Every measurable function can be approximated from below by simple functions, in the sense that we can find an increasing sequence of simple function such that ${\varphi }_n\to f$, moreover if $f$ is bounded ${\varphi }_n\rightrightarrows f$.

Proposition Let $(X,\mathcal{S})$ be a measurable space and $f:X\to [-\infty ,+\infty ]$ be $\mathcal{S}$-measurable. Then there exists a sequence ${{\varphi }_n}_{n\ge 1}$ of simple functions such that

• $|{\varphi }_n(x)|\le |{\varphi }_{n+1}(x)|\le f(x)|$ for all $n$ and all $x\in X$.
• ${\varphi }_n\to f$ (pointwise)
• if $f$ is bounded, ${\varphi }_n\rightrightarrows f$. Proof We construct the usual stair functions:

$${\varphi }_n(x)=\{\begin{array}{l}n\text{ if }f(x)>k\\ -n\text{ if }f(x)<-k\\ \frac{\lfloor 2^{n}f(x)\rfloor }{2^n}\text{ otherwise }\end{array}$$

it’s a simple function, and the definition implies that where $f(x)\in [-n,n]$

$$|{\varphi }_n(x)-f(x)|\le \frac{1}{2^n}$$

which shows the second and third claim. $\square$

The next result is surprising, a Borel function is almost continuous, in the sense that there exists a large closed set on where continuous.

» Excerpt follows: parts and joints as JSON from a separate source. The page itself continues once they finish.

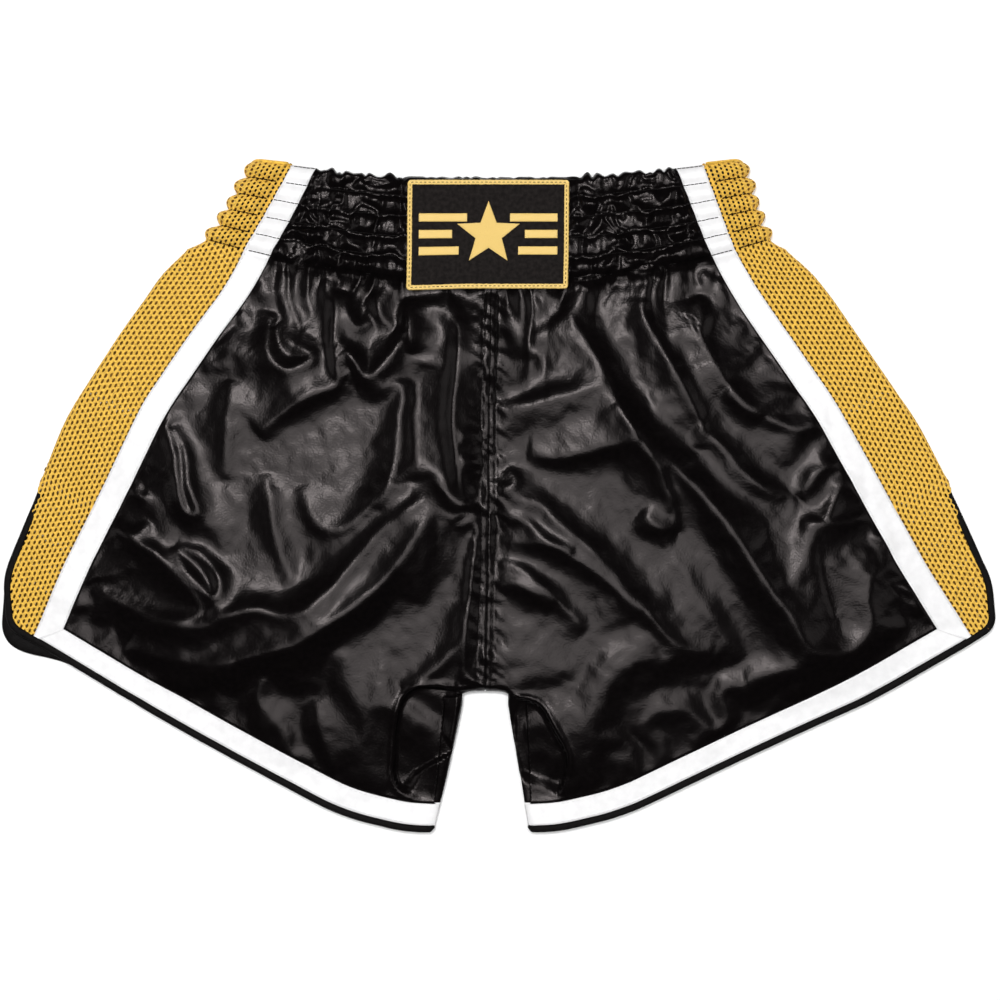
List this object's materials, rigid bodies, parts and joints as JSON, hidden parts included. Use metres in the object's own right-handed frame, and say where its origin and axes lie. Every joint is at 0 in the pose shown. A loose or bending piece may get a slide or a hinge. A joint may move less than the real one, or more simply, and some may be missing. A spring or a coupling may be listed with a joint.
{
  "type": "boxing shorts",
  "caption": "Glossy black boxing shorts with gold mesh sides, white ribbon stripes, bound slit hems, a ruched elastic waistband and a front patch, lying flat.",
  "frame": {"origin": "middle of the garment's box in plan, on the surface it lies on", "axes": "+X across the garment towards the right of its front as drawn, +Y up towards the waistband, +Z out of the front face, away from the surface it lies on"},
  "size_m": [0.594, 0.4028, 0.0197],
  "materials": {
    "black_satin": "glossy woven satin",
    "white_satin": "glossy woven satin ribbon",
    "gold_mesh": "soft knitted air mesh with oval holes",
    "black_tape": "smooth folded bias tape",
    "elastic": "braided elastic tape",
    "black_facing": "plain woven facing",
    "patch_felt": "dense matt twill",
    "gold_thread": "satin-stitch embroidery thread"
  },
  "bodies": {
    "root": {"left_front_panel": "black_satin", "left_front_side_ribbon": "white_satin", "left_front_hem_ribbon": "white_satin", "left_back_panel": "black_satin", "left_back_side_ribbon": "white_satin", "left_back_hem_ribbon": "white_satin", "left_side_mesh": "gold_mesh", "left_leg_binding": "black_tape", "right_front_panel": "black_satin", "right_front_side_ribbon": "white_satin", "right_front_hem_ribbon": "white_satin", "right_back_panel": "black_satin", "right_back_side_ribbon": "white_satin", "right_back_hem_ribbon": "white_satin", "right_side_mesh": "gold_mesh", "right_leg_binding": "black_tape", "waistband_facing": "black_facing", "waist_elastic_1": "elastic", "waist_elastic_2": "elastic", "waist_elastic_3": "elastic", "waist_elastic_4": "elastic", "waist_elastic_5": "elastic", "patch_cloth": "patch_felt", "patch_border": "gold_thread", "patch_star": "gold_thread", "patch_left_bar_1": "gold_thread", "patch_left_bar_2": "gold_thread", "patch_left_bar_3": "gold_thread", "patch_right_bar_1": "gold_thread", "patch_right_bar_2": "gold_thread", "patch_right_bar_3": "gold_thread"}
  },
  "joints": []
}
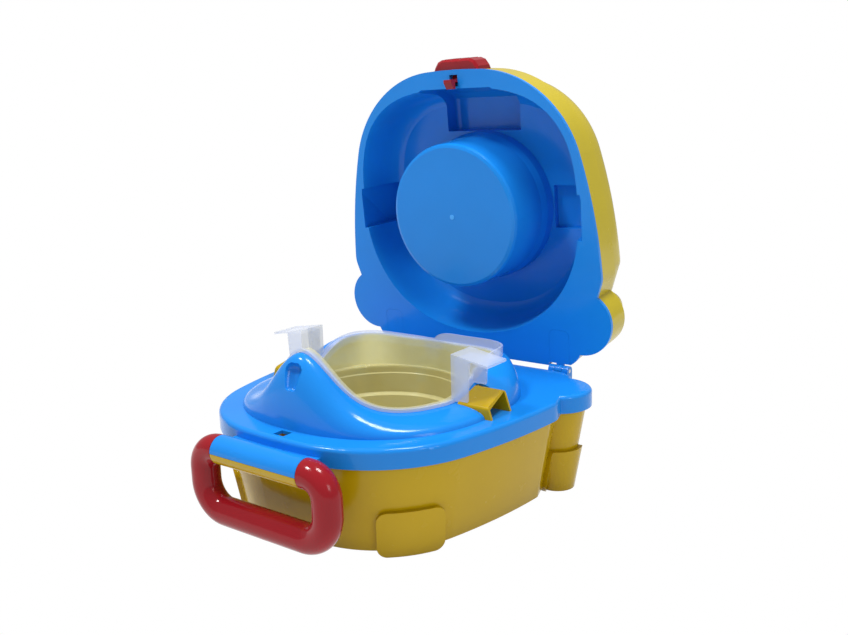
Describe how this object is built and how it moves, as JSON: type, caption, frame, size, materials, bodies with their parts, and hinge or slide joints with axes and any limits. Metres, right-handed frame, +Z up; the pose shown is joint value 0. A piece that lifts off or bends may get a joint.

Theorem (Luzin) Suppose $f:\mathbb{R}\to \mathbb{R}$ is a Borel measurable function. Then for every $ϵ>0$ there exists a closed set $F\subseteq \mathbb{R}$ such that $\lambda (\mathbb{R}\setminus F)<ϵ$ and $g{|}_F$ is continuous on $F$. Proof The claim is clear if $g$ is a simple functions: any Borel set can be approximated from the inside with a closed set, and from the outside with an open set. If we restrict the function on the disjoint close sets, $g$ is continuous. Now by the previous proposition we can find a sequence of simple function that convergences pointwise to $g$, restrict the domain such that they are continuous, then use Egorov’s theorem and the fact that uniform convergence preserves continuity.